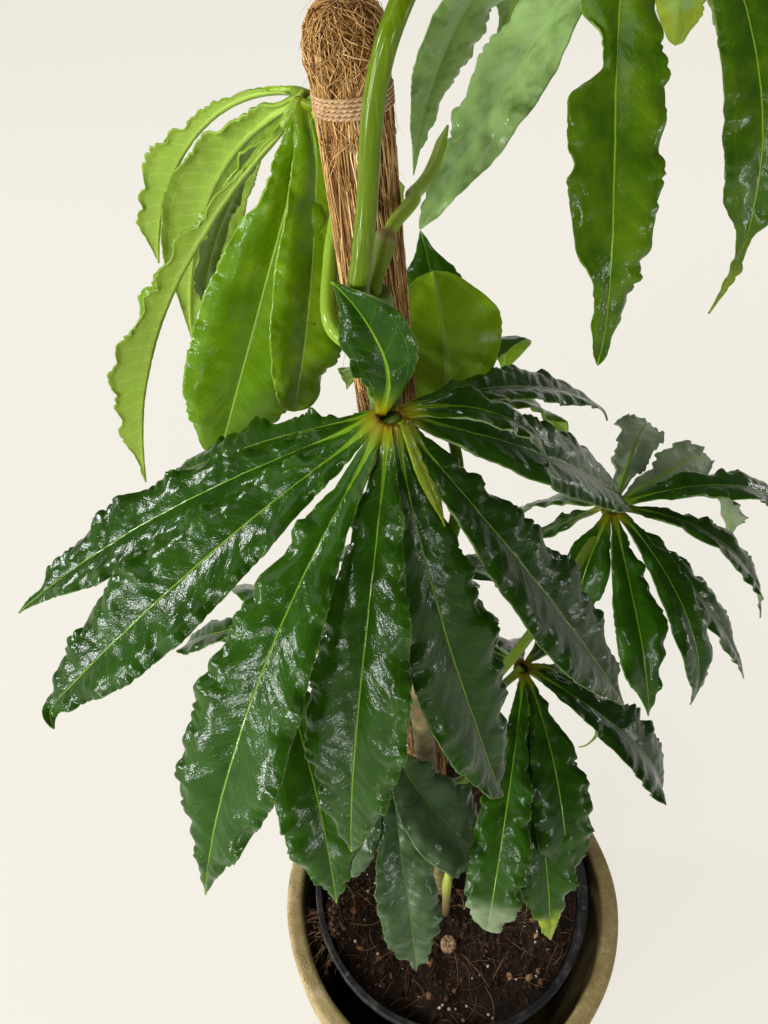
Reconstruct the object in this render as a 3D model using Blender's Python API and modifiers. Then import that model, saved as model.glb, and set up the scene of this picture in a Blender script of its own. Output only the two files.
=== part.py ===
"""Potted anthurium polyschistum: a climbing plant on a coir pole, in a nursery pot inside a planter.

Metres, +Z up. The origin is the middle of the planter's underside, and the plant's front faces -Y.
"""
import bpy
import bmesh
from math import cos, pi, radians, sin
from mathutils import Vector

# Driving dimensions of the pots
FIT = 0.0003                  # clearance between pieces that touch
PLANTER_HEIGHT = 0.252
PLANTER_RIM_RADIUS = 0.146
PLANTER_FOOT_RADIUS = 0.122
PLANTER_WALL = 0.0145
PLANTER_FLOOR = 0.012
PLANTER_SHOULDER = 0.72 * PLANTER_HEIGHT    # the wall flares up to here and then stands straight
PLANTER_EDGE = 0.004                        # chamfer round the rim
NURSERY_CENTRE = (0.0, 0.008)
NURSERY_HEIGHT = 0.250
NURSERY_RIM_RADIUS = 0.120
NURSERY_FOOT_RADIUS = 0.096
NURSERY_WALL = 0.0016
NURSERY_LIP = 0.004
NURSERY_LIP_DEPTH = 0.009
NURSERY_LIP_EDGE = 0.0008
DRAIN_HOLES = 6
DRAIN_HOLE_RADIUS = 0.006
DRAIN_CIRCLE = 0.066
SOIL_BELOW_RIM = 0.015
SOIL_LUMP = 0.003
SOIL_GAP = FIT + 0.0002       # to the nursery pot, whose facets cut its corners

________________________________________

Word for word, write out the data.

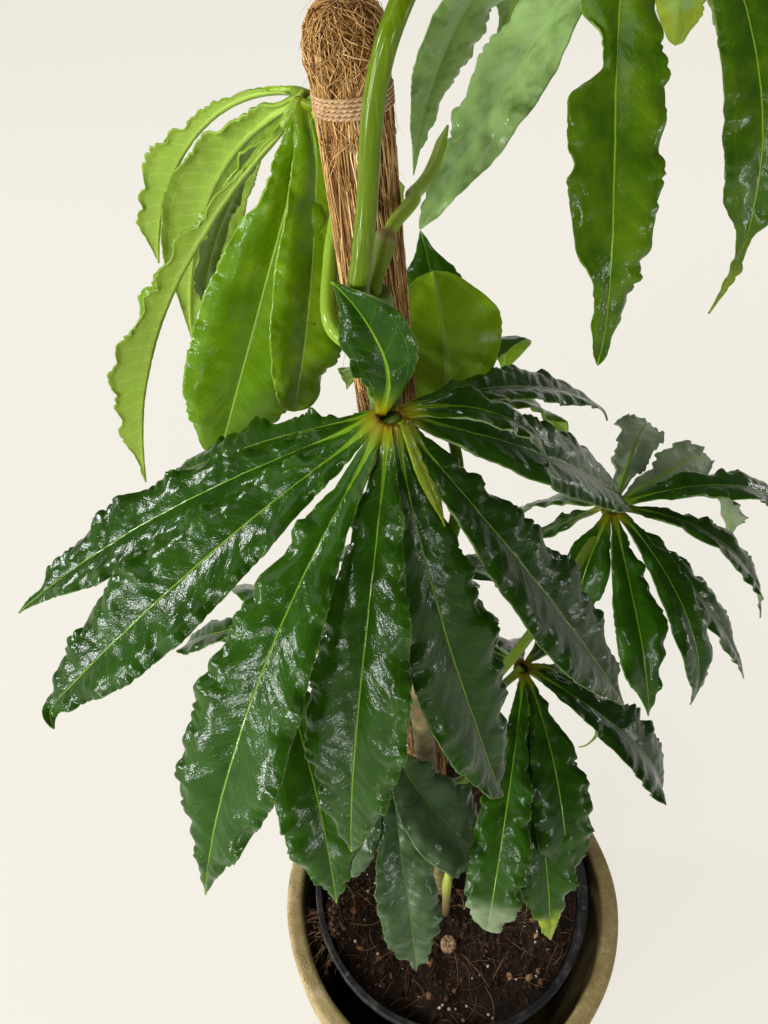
Reconstruct the object in this render as a 3D model using Blender's Python API and modifiers. Then import that model, saved as model.glb, and set up the scene of this picture in a Blender script of its own. Output only the two files.
=== part.py ===
"""Potted anthurium polyschistum: a climbing plant on a coir pole, in a nursery pot inside a planter.

Metres, +Z up. The origin is the middle of the planter's underside, and the plant's front faces -Y.
"""
import bpy
import bmesh
from math import cos, pi, radians, sin
from mathutils import Vector

# Driving dimensions of the pots
FIT = 0.0003                  # clearance between pieces that touch
PLANTER_HEIGHT = 0.252
PLANTER_RIM_RADIUS = 0.146
PLANTER_FOOT_RADIUS = 0.122
PLANTER_WALL = 0.0145
PLANTER_FLOOR = 0.012
PLANTER_SHOULDER = 0.72 * PLANTER_HEIGHT    # the wall flares up to here and then stands straight
PLANTER_EDGE = 0.004                        # chamfer round the rim
NURSERY_CENTRE = (0.0, 0.008)
NURSERY_HEIGHT = 0.250
NURSERY_RIM_RADIUS = 0.120
NURSERY_FOOT_RADIUS = 0.096
NURSERY_WALL = 0.0016
NURSERY_LIP = 0.004
NURSERY_LIP_DEPTH = 0.009
NURSERY_LIP_EDGE = 0.0008
DRAIN_HOLES = 6
DRAIN_HOLE_RADIUS = 0.006
DRAIN_CIRCLE = 0.066
SOIL_BELOW_RIM = 0.015
SOIL_LUMP = 0.003
SOIL_GAP = FIT + 0.0002       # to the nursery pot, whose facets cut its corners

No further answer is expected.